Dans l'antichambre des magasins, où l'on vérifie l'identité de chaque entrant, de petits dépliants intitulés «Good to know» («Bon à savoir») rappellent la législation et prodiguent quelques conseils. On y lit notamment qu'il ne faut pas conduire après avoir consommé - ou attendre six heures avant de prendre le volant. On recommande également de modérer sa consommation. Et l'on avertit de ne pas emporter les produits achetés vers un autre Etat des USA.

Ces appels à la modération ne semblent pas impressionner grand monde. Selon une étude de la faculté de médecine de l'université du Colorado, les services des urgences des hôpitaux reçoivent de plus en plus de touristes (+ 109 % en deux ans) qui ont forcé sur la marijuana. Une autre étude, publiée l'an dernier, souligne une forte croissance des accidents de la circulation liés au cannabis. Quant à l'interdiction d'exporter du cannabis en dehors de l'Etat, elle reste symbolique étant donné qu'aucun contrôle n'est effectué ni sur les routes ni dans les aéroports. «Je pars en vacances en Caroline du Nord dans deux jours, nous a confié un acheteur qui sortait d'un magasin. Je suis donc venu faire mes provisions avant!»
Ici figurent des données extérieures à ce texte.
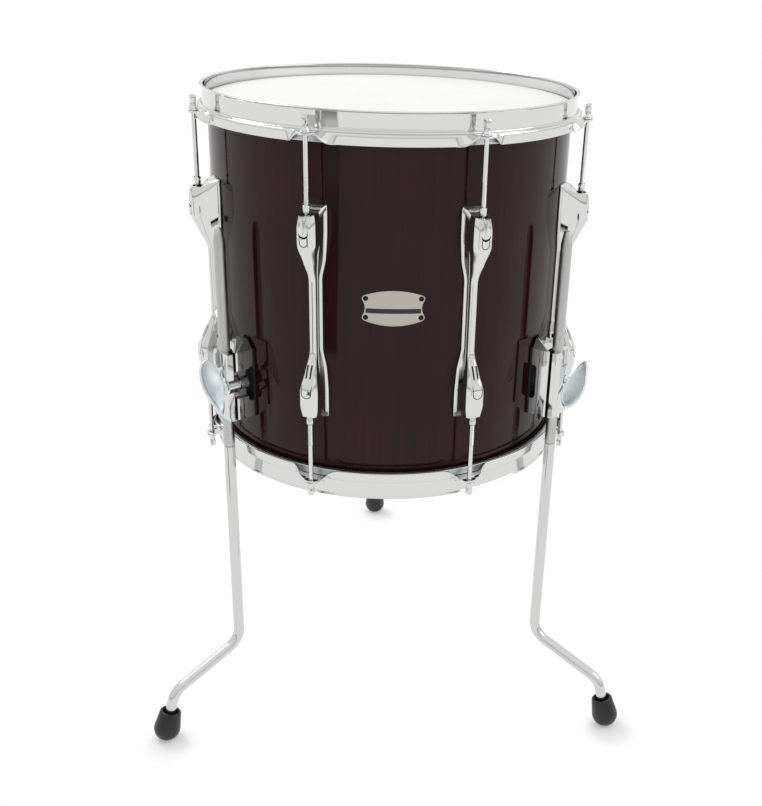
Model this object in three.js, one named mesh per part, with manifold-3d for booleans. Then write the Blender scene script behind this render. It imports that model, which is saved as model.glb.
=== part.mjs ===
// Floor tom: wooden shell, two tensioned heads, eight long lugs and three bent legs.
// Millimetres, +Z up, the badge faces -Y. The part stands on z = 0.
import * as THREE from "three";
import Module from "manifold-3d";
import { mergeVertices } from "three/addons/utils/BufferGeometryUtils.js";

const wasm = await Module();
wasm.setup();

// Clearances and overruns shared by all pieces
const seatGap = 0.3; // between pieces that rest on each other
const boltGap = 0.4; // around a screw in its hole
const cutOverrun = 1; // how far a cutting body passes the face that it cuts
const ringSides = 48; // facets round the drum

// Shell
const shellDiameter = 403;
const shellDepth = 381;
const shellWall = 6;
const edgeCrestInset = 1.5; // from the outer ply to the crest of the bearing edge
const shellGround = 336; // floor to the lower bearing edge

// Heads
const filmThickness = 0.4;
const collarDepth = 13;
const fleshRingWidth = 5.3;
const fleshRingHeight = 12.2;
const collarRoom = 2.8; // from the outer ply to the inside of the flesh ring

// Hoops, of one folded steel section
const hoopSteel = 2.3;
const rimRise = 13; // rim above the bearing edge
const rimDrop = 6.7; // step below the bearing edge
const rimClearance = 3; // from the outer ply to the inside of the rim
const lipReach = 2.2;
const lipHeight = 2.2;
const skirtGap = 0.6; // between flesh ring and skirt
const skirtLength = 14;
const earTabHalf = 7;
const earReachHalf = 28;
const earPastRod = 6.4; // from the rod's axis to the ear's end
const earCornerPastRod = 2.4;
const earRoundShares = [0, 0.8];
const earFoldShares = [0.4, 1];
const plainSteps = 4; // facets of the skirt between two ears

// Tension rods
const lugCount = 8;
const rodStandoff = 20.9; // from the shell to the rod's axis
const rodDiameter = 5.5;
const rodSides = 8;
const rodInLug = 24;
const washerDiameter = 11.6;
const washerHeight = 1.5;
const collarHeight = 6;
const keyHeadSide = 6.2;
const keyHeadHeight = 8;

// Lugs
const lugLength = 209; // between the ends of its two pods
const lugFlangeThickness = 2.4;
const lugPodWidth = 20.6;
const lugPodPastRod = 9.6; // from the rod's axis to the front of a pod
const lugWaistWidth = 7.9;
const lugWaistFront = 13.4;
const lugFlangeWidth = 26;
const lugWebWidth = 5;
const nutDiameter = 8.4;
const nutProjection = 9;
const nutBoreDepth = 34;

// Badge and vent
const badgeWidth = 60;
const badgeHeight = 34;
const badgeThickness = 1;
const badgeHeightShare = 0.528; // of the shell's depth
const badgeSideInset = 3.4;
const badgeCrown = 2.6;
const badgeCurveSteps = 4;
const ventAngle = 135; // from the badge
const ventHoleDiameter = 13;
const ventFlangeDiameter = 21;
const ventFlangeHeight = 2;
const ventBore = 9;
const ventInnerLip = 2;

// Leg brackets
const legStandoff = 26.5; // from the shell to the leg's axis
const bracketRise = 54; // from the lower bearing edge to the bracket's lower end
const bracketHeight = 78; // to the edge of the roof on top
const roofRise = 10;
const roofPeakShare = 0.12; // of the casting's outline
const bracketPlainSide = 12.8; // from the leg's axis to the plain side
const bracketBoltSide = 16.2; // from the leg's axis to the bolt's side
const bracketCornerCut = 4;
const gasketThickness = 1.8;
const gasketLip = 1.2;
const gasketSteps = 4;
const archHeight = 40;
const archDepth = 6.4;
const castingShort = 2.5; // from the leg's axis back to the front of the casting
const sidePocketHeight = 32;
const sidePocketDepth = 5;
const castingBossRadius = 6;
const jawFront = 9.2; // from the leg's axis to the front of the jaw
const jawWall = 6; // thickness of the jaw's bolt flange
const jawEndCut = 1;
const jawTipCut = 3;
const jawBossRadius = 9.3;
const jawBossBack = 6; // how far the boss dips into the casting
const jawBossFace = 1; // how far it stands in front of the flange
const jawBossRoom = 2.4; // between the boss and its recess in the casting

// Wing bolts
const boltAxisHeight = 41; // above the bracket's lower end
const boltOffset = 10.5; // beside the leg's axis
const boltDiameter = 6;
const boltInCasting = 12;
const boltCollarRadius = 5.2;
const boltCollarHeight = 2.6;
const wingLength = 48; // without its tail
const wingDepth = 24;
const wingThickness = 4.4;
const wingEdge = 1.4;
const wingOffset = 8.8; // of the paddle's middle, along its length
const wingTail = 13; // past the paddle's end
const wingTailFrom = 0.7; // share of the half length at which the tail starts
const wingHubRadius = 4.2;
const wingHubReach = 2.5; // past the paddle's near edge
const wingHubTip = 4.5; // the length of its pointed end
const wingStandoff = 0.5; // between the jaw's front and the paddle
const boltSides = 10;
const wingPoints = 14;

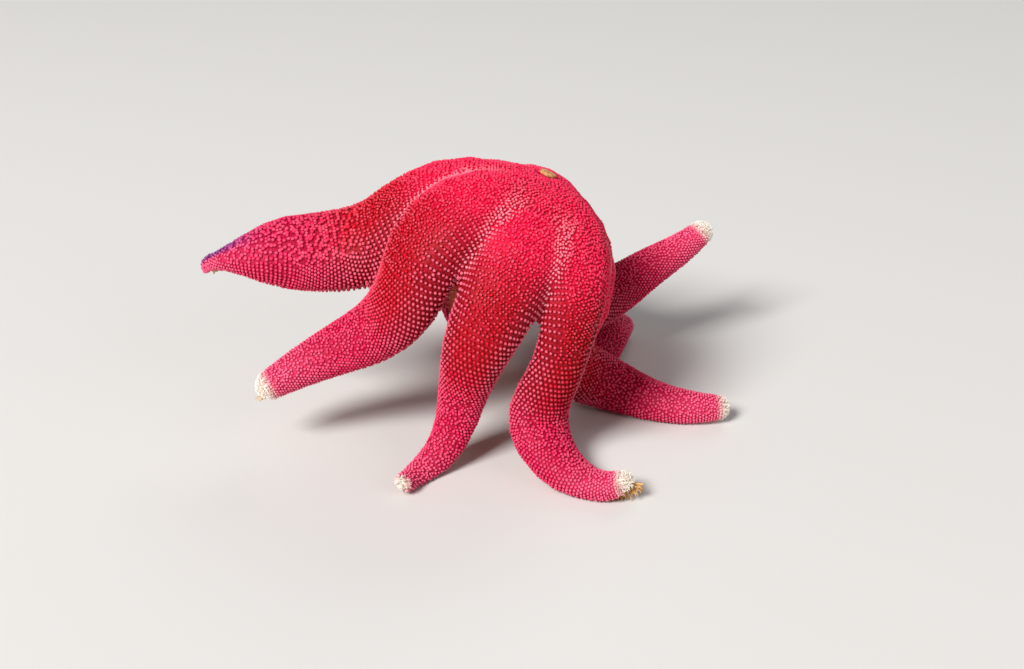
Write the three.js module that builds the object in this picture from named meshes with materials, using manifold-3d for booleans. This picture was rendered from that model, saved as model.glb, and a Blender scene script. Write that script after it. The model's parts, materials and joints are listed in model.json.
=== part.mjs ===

Les adversaires de la légalisation n'ont pas dit leur dernier mot. Ils tentent encore d'imposer de nouvelles normes de teneur en agents actifs. «Si cette mesure est adoptée, près de 80 % de nos produits seront interdits», redoute Michael Lord, directeur du développement de LivWell, premier distributeur de l'Etat avec 14 magasins et propriétaire de la plus grande plantation légale des Etats-Unis. Malgré les obstacles, les businessmen du cannabis entrevoient un avenir radieux. «Le nombre d'Etats prêts à légaliser la consommation ne cesse de croître, observe Roy Bingham. Cela va devenir irréversible.» Quant à Christian Hageseth, qui voit son activité comme de la viticulture de grand luxe, il s'apprête à ouvrir un «cannabis ranch» tout près de l'aéroport de Denver avec hôtel, restaurant et salle de dégustation construits autour d'une plantation dernier cri. Au pays du dollar, toute nouvelle liberté signifie d'abord liberté d'entreprendre.